Task details
Repeat the entire listing exactly as written.

Data
★ ★ ★ ★ ★ ★ ★

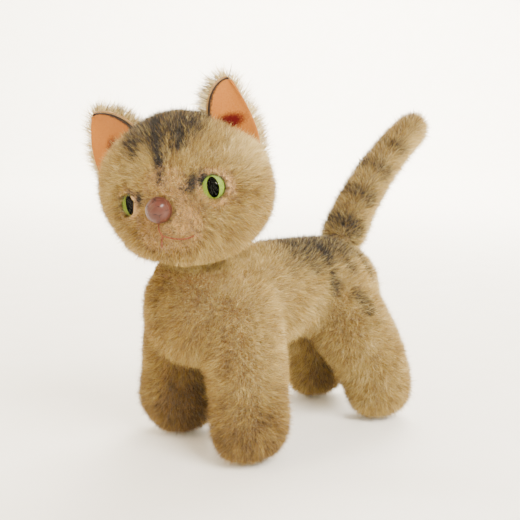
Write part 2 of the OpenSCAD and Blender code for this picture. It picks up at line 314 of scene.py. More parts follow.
@dataclass(frozen=True)
class GreenEnamel:
    """Yellow-green enamel, streaked from the middle and dark round its rim."""

    radius: float
    streak: float = 0.12

    def material(self, centre: Vector) -> Material:
        """Makes the iris.

        Args:
            centre: Middle of the iris in the row frame.

        Returns:
            The enamel, whose rings are centred there.
        """
        material, tree, shader = Surface(roughness=0.4, specular=0.2).start("green_enamel", "#a9bc63")
        place = add_node(tree, "ShaderNodeTexCoord").outputs["Object"]
        offset = add_node(tree, "ShaderNodeVectorMath SUBTRACT", place, tuple(centre))
        reach = add_node(tree, "ShaderNodeVectorMath LENGTH", offset)
        ring = add_node(tree, "ShaderNodeMath DIVIDE", reach, self.radius)
        way = add_node(tree, "ShaderNodeVectorMath NORMALIZE", offset)
        coarse = {"Detail": 2.0, "Roughness": 0.6}
        spokes = add_node(tree, "ShaderNodeTexNoise", Vector=way, Scale=1 / self.streak, **coarse)
        inner = add_node(tree, "ShaderNodeMix", spokes, "#56701a", "#98a83c", data_type="RGBA")
        rim = add_node(tree, "ShaderNodeMapRange", ring, 0.84, 1.0, **SOFT_EDGE)
        colour = add_node(tree, "ShaderNodeMix", rim, inner, "#182606", data_type="RGBA")
        fill(tree, shader.inputs["Base Color"], colour)
        return material


@dataclass(frozen=True)
class BlackEnamel:
    """Black enamel of a pupil, dull behind the glass that gives it its gloss."""

    def material(self) -> Material:
        """Makes the enamel."""
        return Surface(roughness=0.45, specular=0.0).start("black_enamel", "#010101")[0]


@dataclass(frozen=True)
class CrazedButton:
    """Old moulded nose button: mauve-pink, glossy, with dark hairline cracks."""

    cell: float = 3.4 * MM
    wobble: float = 1.2 * MM
    cloud: float = 2.5 * MM
    wear: float = 1.6 * MM
    relief: float = 0.06 * MM

    def material(self) -> Material:
        """Makes the button."""
        surface = Surface(roughness=0.28, specular=0.2, coat=0.22)
        material, tree, shader = surface.start("crazed_nose", "#4e261c")
        place = add_node(tree, "ShaderNodeTexCoord").outputs["Object"]
        wobble = add_node(tree, "ShaderNodeTexNoise", Vector=place, Scale=1 / self.wobble, Detail=3.0)
        shift = add_node(tree, "ShaderNodeVectorMath SCALE", wobble.outputs["Color"], 0.9 * MM)
        bent = add_node(tree, "ShaderNodeVectorMath ADD", place, shift)
        edges = {"feature": "DISTANCE_TO_EDGE"}
        cells = add_node(tree, "ShaderNodeTexVoronoi", Vector=bent, Scale=1 / self.cell, **edges)
        hairline = add_node(tree, "ShaderNodeMapRange", cells, 0.01, 0.05, **SOFT_EDGE)
        cloud = add_node(tree, "ShaderNodeTexNoise", Vector=place, Scale=1 / self.cloud, **SPECKS)
        body = add_node(tree, "ShaderNodeMix", cloud, "#381a12", "#5a3226", data_type="RGBA")
        wear = add_node(tree, "ShaderNodeTexNoise", Vector=place, Scale=1 / self.wear, **SPECKS)
        worn = add_node(tree, "ShaderNodeMapRange", wear, 0.47, 0.56)
        cracked = add_node(tree, "ShaderNodeMix", hairline, "#120604", body, data_type="RGBA")
        colour = add_node(tree, "ShaderNodeMix", worn, body, cracked, data_type="RGBA")
        bump = add_node(tree, "ShaderNodeBump", Height=hairline, Distance=self.relief, Strength=1.0)
        fill(tree, shader.inputs["Base Color"], colour)
        fill(tree, shader.inputs["Normal"], bump)
        return material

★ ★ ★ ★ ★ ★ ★

The solution
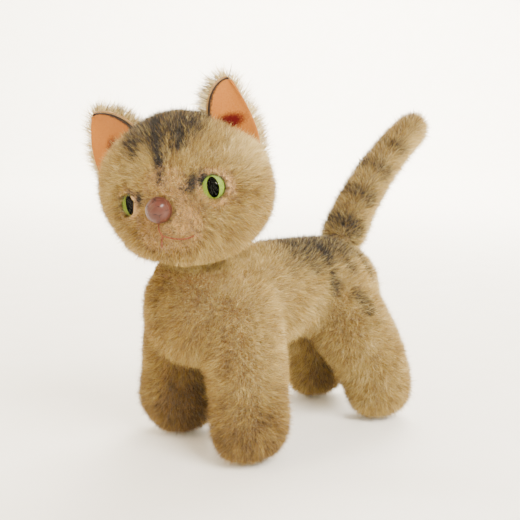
Write part 2 of the OpenSCAD and Blender code for this picture. It picks up at line 314 of scene.py. More parts follow.
@dataclass(frozen=True)
class GreenEnamel:
    """Yellow-green enamel, streaked from the middle and dark round its rim."""

    radius: float
    streak: float = 0.12

    def material(self, centre: Vector) -> Material:
        """Makes the iris.

        Args:
            centre: Middle of the iris in the row frame.

        Returns:
            The enamel, whose rings are centred there.
        """
        material, tree, shader = Surface(roughness=0.4, specular=0.2).start("green_enamel", "#a9bc63")
        place = add_node(tree, "ShaderNodeTexCoord").outputs["Object"]
        offset = add_node(tree, "ShaderNodeVectorMath SUBTRACT", place, tuple(centre))
        reach = add_node(tree, "ShaderNodeVectorMath LENGTH", offset)
        ring = add_node(tree, "ShaderNodeMath DIVIDE", reach, self.radius)
        way = add_node(tree, "ShaderNodeVectorMath NORMALIZE", offset)
        coarse = {"Detail": 2.0, "Roughness": 0.6}
        spokes = add_node(tree, "ShaderNodeTexNoise", Vector=way, Scale=1 / self.streak, **coarse)
        inner = add_node(tree, "ShaderNodeMix", spokes, "#56701a", "#98a83c", data_type="RGBA")
        rim = add_node(tree, "ShaderNodeMapRange", ring, 0.84, 1.0, **SOFT_EDGE)
        colour = add_node(tree, "ShaderNodeMix", rim, inner, "#182606", data_type="RGBA")
        fill(tree, shader.inputs["Base Color"], colour)
        return material


@dataclass(frozen=True)
class BlackEnamel:
    """Black enamel of a pupil, dull behind the glass that gives it its gloss."""

    def material(self) -> Material:
        """Makes the enamel."""
        return Surface(roughness=0.45, specular=0.0).start("black_enamel", "#010101")[0]


@dataclass(frozen=True)
class CrazedButton:
    """Old moulded nose button: mauve-pink, glossy, with dark hairline cracks."""

    cell: float = 3.4 * MM
    wobble: float = 1.2 * MM
    cloud: float = 2.5 * MM
    wear: float = 1.6 * MM
    relief: float = 0.06 * MM

    def material(self) -> Material:
        """Makes the button."""
        surface = Surface(roughness=0.28, specular=0.2, coat=0.22)
        material, tree, shader = surface.start("crazed_nose", "#4e261c")
        place = add_node(tree, "ShaderNodeTexCoord").outputs["Object"]
        wobble = add_node(tree, "ShaderNodeTexNoise", Vector=place, Scale=1 / self.wobble, Detail=3.0)
        shift = add_node(tree, "ShaderNodeVectorMath SCALE", wobble.outputs["Color"], 0.9 * MM)
        bent = add_node(tree, "ShaderNodeVectorMath ADD", place, shift)
        edges = {"feature": "DISTANCE_TO_EDGE"}
        cells = add_node(tree, "ShaderNodeTexVoronoi", Vector=bent, Scale=1 / self.cell, **edges)
        hairline = add_node(tree, "ShaderNodeMapRange", cells, 0.01, 0.05, **SOFT_EDGE)
        cloud = add_node(tree, "ShaderNodeTexNoise", Vector=place, Scale=1 / self.cloud, **SPECKS)
        body = add_node(tree, "ShaderNodeMix", cloud, "#381a12", "#5a3226", data_type="RGBA")
        wear = add_node(tree, "ShaderNodeTexNoise", Vector=place, Scale=1 / self.wear, **SPECKS)
        worn = add_node(tree, "ShaderNodeMapRange", wear, 0.47, 0.56)
        cracked = add_node(tree, "ShaderNodeMix", hairline, "#120604", body, data_type="RGBA")
        colour = add_node(tree, "ShaderNodeMix", worn, body, cracked, data_type="RGBA")
        bump = add_node(tree, "ShaderNodeBump", Height=hairline, Distance=self.relief, Strength=1.0)
        fill(tree, shader.inputs["Base Color"], colour)
        fill(tree, shader.inputs["Normal"], bump)
        return material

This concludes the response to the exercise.